Thursday, August 30, 2012

The Best TV in the Last 10 Years - #2: Rescue Me

FX

NYFD fire-fighter Tommy Gavin is a complicated guy, in a complicated city, doing a complicated job. Tommy deals with Post Traumatic Stress Disorder stemming from 9/11 manifested in the form of an on-going relationship with his dead cousin Jimmy Keefe. Jimmy died at Ground Zero on 9/11. Tommy is a raging alcoholic whose lost his wife and family because of the booze and the job. But he still loves his ex-wife Janet and can't stand to see her with anyone else - even though he himself cannot seem to stay out of the pants of his dead cousin's widow Sheila. Tommy also worries about his kids who he believes need his guidance even though he's an out of control juice addict.

Tommy by himself takes the term "self-destructive" to a whole new level, but he is surrounded by a team of like-lunatics who seem to ground him in some strange way. They've been there, they are there, and they get it. The other fire-fighters include the hapless and often clueless Mike Silletti played by Michael Lombardi. This character is often the butt of the others' jokes, but he remains naive and almost innocent. His closest buddy is Sean Garrity, who is also fairly brain-dead most of the time. He often comes up with the most bizarre schemes with Mike, and the others look on in disbelief. Sean also gets mixed up with and marries Tommy's crazy sister Maggie (Tatum O'Neal). Hoo-Boy. Then there's Bart Johnston, a fire-fighter who relates with Sean "Puffy" Combs and wants to be called "Sean". So now we have two Seans. (What show has two primary characters with the same name?) So they are called "white Sean" and "black Sean". The suave, charming, handsome ladies man is Franco Rivera played remarkably by Daniel Sunjata. This is a great performance forming a character that can both be deep and shallow at the same time. And rounding out the inner core is Kenneth "Lou" Shea played by for my money the series stealing John Scurti. John Scurti is one of the greatest actors that ever graced the TV screen, making Lou an everyman - we all know this guy. And Mr. Scurti plays this effortlessly creating a character that we laugh and cry with. It's no wonder Lou is Tommy's best friend.

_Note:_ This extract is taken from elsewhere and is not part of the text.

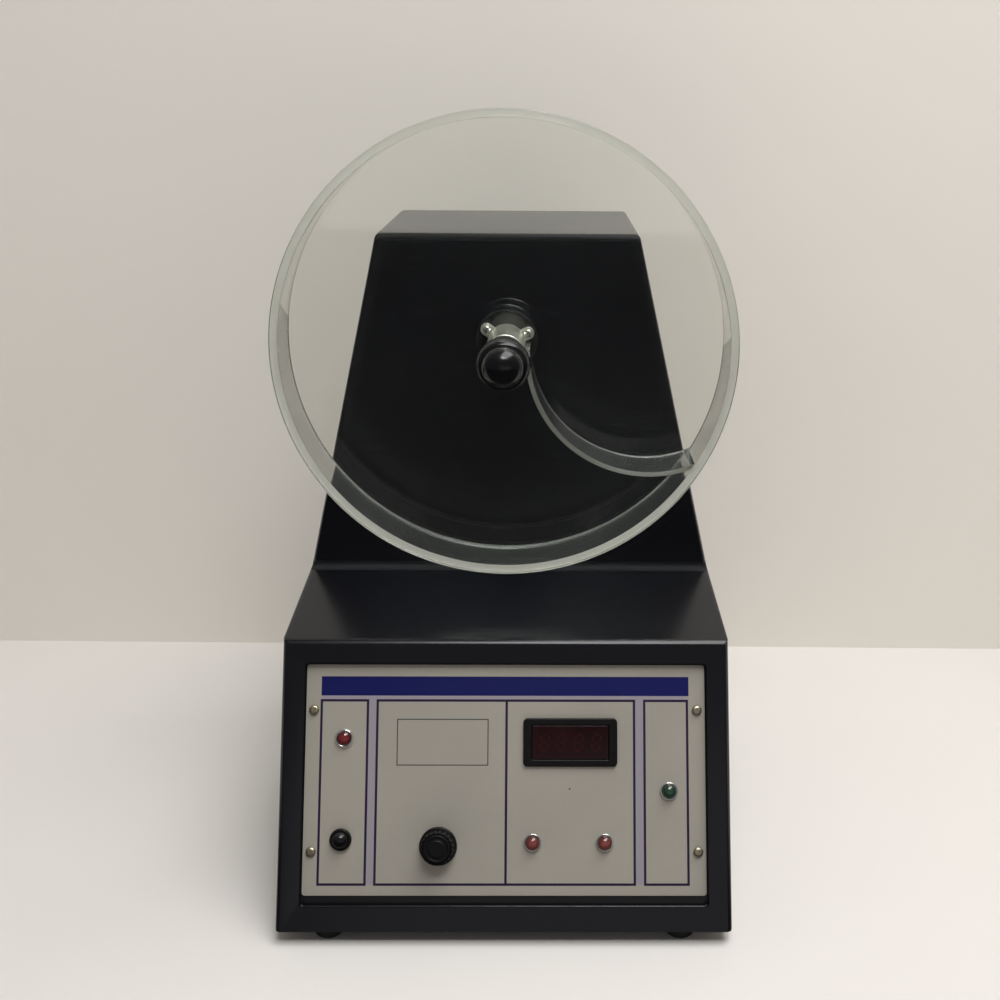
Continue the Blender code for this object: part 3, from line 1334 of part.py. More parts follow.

That's the inner core, but there are so many outstanding characters and performances here that they could never all be adequately be given credit due. There's the beautiful and talented Andrea Roth, as Tommy's ex-wife Janet, breathing angst and disgust, confusion and love into this crazy mixed up life they have. Wonderful. Callie Thorne as Sheila is perfect. James McCaffrey as the ghost of Jimmy Keefe, sure brought this dead guy to life for me. And I have to mention the hilarious Lenny Clark and Charles Durning as Uncle Teddy and Tommy's dad Michael respectively. These guys were spot on.

I was only in NYC once when I was an early teenager, and I've never hung around with fire-fighters, but I know these guys and I know this city. Maybe I've spent too many years with Corrections Officers, but I know how Tommy, Lou, white Sean, black Sean, Mike and Franco think. I know what makes them tick. And that's because the writers, the crew, and the cast are just that good. These fire-fighters wouldn't know how to act in a job that wasn't dangerous, and they don't understand why that should take a toll on anyone else.

Tommy is on this self-destructive collision course and it is apparent in the amount of booze he puts away. It's how he almost gets Janet to come back but then goes to spend the night with Sheila. But it's also in the subtle way he always has to be the first one in a fire and the last one out. He insists on being the guy that takes all the chances. He wants to connect all the dots again, but he just can't remember how. But please understand: amid all this pathos, this show can be one of the funniest shows I've ever seen. There is a lot of hysterical stuff going on here. Laugh out loud stuff.

Like I said, Tommy is a complicated guy, in a complicated city, doing a complicated job. And can I take a moment and say that Denis Leary is brilliant in this. He has become a truly wonderful actor who somehow brings his famous ranting nightclub act and his character's confusion, anxiety, PTSD, and all the rest and puts it into his pathological blender and pours it out for us to enjoy. And it becomes vintage wine before our eyes. And without ever saying it, his character Tommy Gavin begs the show's title: Rescue Me. His inner being cries out "Please, somebody, rescue me." And who knows? It may be possible.